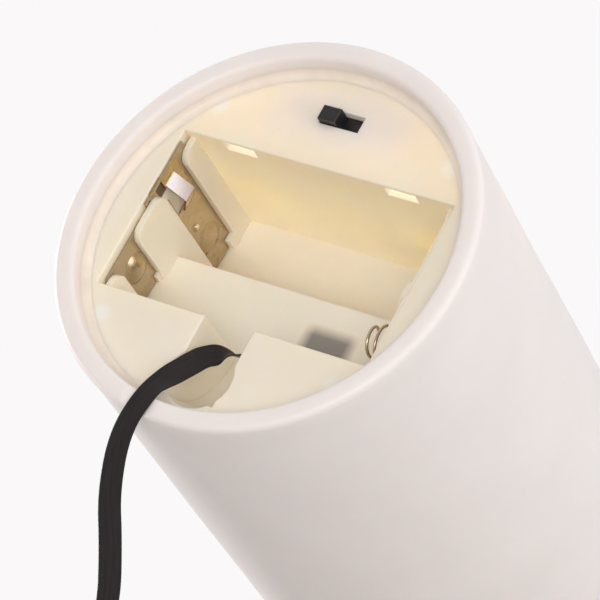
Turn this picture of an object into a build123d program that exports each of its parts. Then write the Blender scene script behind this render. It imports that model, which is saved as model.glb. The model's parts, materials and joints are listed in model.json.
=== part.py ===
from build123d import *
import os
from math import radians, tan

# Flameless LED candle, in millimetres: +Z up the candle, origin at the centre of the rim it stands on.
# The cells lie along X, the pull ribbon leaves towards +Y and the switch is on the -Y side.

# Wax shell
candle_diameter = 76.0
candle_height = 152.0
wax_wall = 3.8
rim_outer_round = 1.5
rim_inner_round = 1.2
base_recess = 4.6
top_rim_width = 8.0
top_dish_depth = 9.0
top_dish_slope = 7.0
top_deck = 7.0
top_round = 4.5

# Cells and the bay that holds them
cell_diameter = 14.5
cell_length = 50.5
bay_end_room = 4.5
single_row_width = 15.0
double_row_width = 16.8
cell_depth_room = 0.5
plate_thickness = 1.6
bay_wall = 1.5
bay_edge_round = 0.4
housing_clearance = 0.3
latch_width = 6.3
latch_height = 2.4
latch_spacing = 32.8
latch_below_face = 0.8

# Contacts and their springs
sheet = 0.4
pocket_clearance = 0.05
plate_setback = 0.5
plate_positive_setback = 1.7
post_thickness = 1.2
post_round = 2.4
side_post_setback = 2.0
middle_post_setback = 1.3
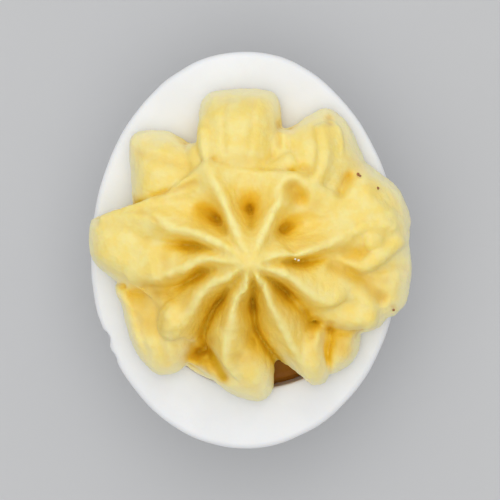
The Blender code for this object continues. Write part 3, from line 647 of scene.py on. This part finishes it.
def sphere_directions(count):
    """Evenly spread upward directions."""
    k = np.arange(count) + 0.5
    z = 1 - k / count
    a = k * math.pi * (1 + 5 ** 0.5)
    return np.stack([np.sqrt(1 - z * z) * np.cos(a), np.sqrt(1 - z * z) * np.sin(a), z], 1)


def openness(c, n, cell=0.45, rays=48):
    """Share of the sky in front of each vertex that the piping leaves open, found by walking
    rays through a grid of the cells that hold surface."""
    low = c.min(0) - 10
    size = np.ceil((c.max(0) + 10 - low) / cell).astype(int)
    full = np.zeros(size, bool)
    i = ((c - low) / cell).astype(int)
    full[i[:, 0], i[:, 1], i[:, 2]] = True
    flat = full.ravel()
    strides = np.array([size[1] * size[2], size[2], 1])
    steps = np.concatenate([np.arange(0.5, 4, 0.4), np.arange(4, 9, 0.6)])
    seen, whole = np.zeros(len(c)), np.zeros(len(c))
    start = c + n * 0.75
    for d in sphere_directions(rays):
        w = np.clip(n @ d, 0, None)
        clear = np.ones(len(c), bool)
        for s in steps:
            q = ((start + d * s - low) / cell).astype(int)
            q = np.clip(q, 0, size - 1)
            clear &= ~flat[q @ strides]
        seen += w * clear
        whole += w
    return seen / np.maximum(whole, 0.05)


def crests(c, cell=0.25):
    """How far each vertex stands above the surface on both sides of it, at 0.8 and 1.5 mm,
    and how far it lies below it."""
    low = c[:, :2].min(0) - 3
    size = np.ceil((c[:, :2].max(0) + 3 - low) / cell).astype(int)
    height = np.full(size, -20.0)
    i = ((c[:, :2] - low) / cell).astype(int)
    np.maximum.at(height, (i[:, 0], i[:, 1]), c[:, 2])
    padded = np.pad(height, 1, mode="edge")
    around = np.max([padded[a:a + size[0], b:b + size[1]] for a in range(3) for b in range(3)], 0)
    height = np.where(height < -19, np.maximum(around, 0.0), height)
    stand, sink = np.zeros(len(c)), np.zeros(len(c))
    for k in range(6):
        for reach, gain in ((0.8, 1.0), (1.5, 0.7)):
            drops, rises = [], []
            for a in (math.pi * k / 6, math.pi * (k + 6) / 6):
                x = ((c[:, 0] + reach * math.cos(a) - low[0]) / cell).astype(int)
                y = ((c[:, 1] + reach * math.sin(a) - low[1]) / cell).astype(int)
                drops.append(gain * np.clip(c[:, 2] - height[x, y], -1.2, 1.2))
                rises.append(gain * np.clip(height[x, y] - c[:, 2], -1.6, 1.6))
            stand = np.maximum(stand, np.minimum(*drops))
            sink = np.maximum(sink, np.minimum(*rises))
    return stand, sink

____

AIM OF THE EXERCISE: Reproduce word for word the material above, beginning with the line that contains "The Blender code" and ending with the line that contains "return np.stack([np.sqrt(1 - z".

ANSWER FOR THE TASK:
The Blender code for this object continues. Write part 3, from line 647 of scene.py on. This part finishes it.
def sphere_directions(count):
    """Evenly spread upward directions."""
    k = np.arange(count) + 0.5
    z = 1 - k / count
    a = k * math.pi * (1 + 5 ** 0.5)
    return np.stack([np.sqrt(1 - z * z) * np.cos(a), np.sqrt(1 - z * z) * np.sin(a), z], 1)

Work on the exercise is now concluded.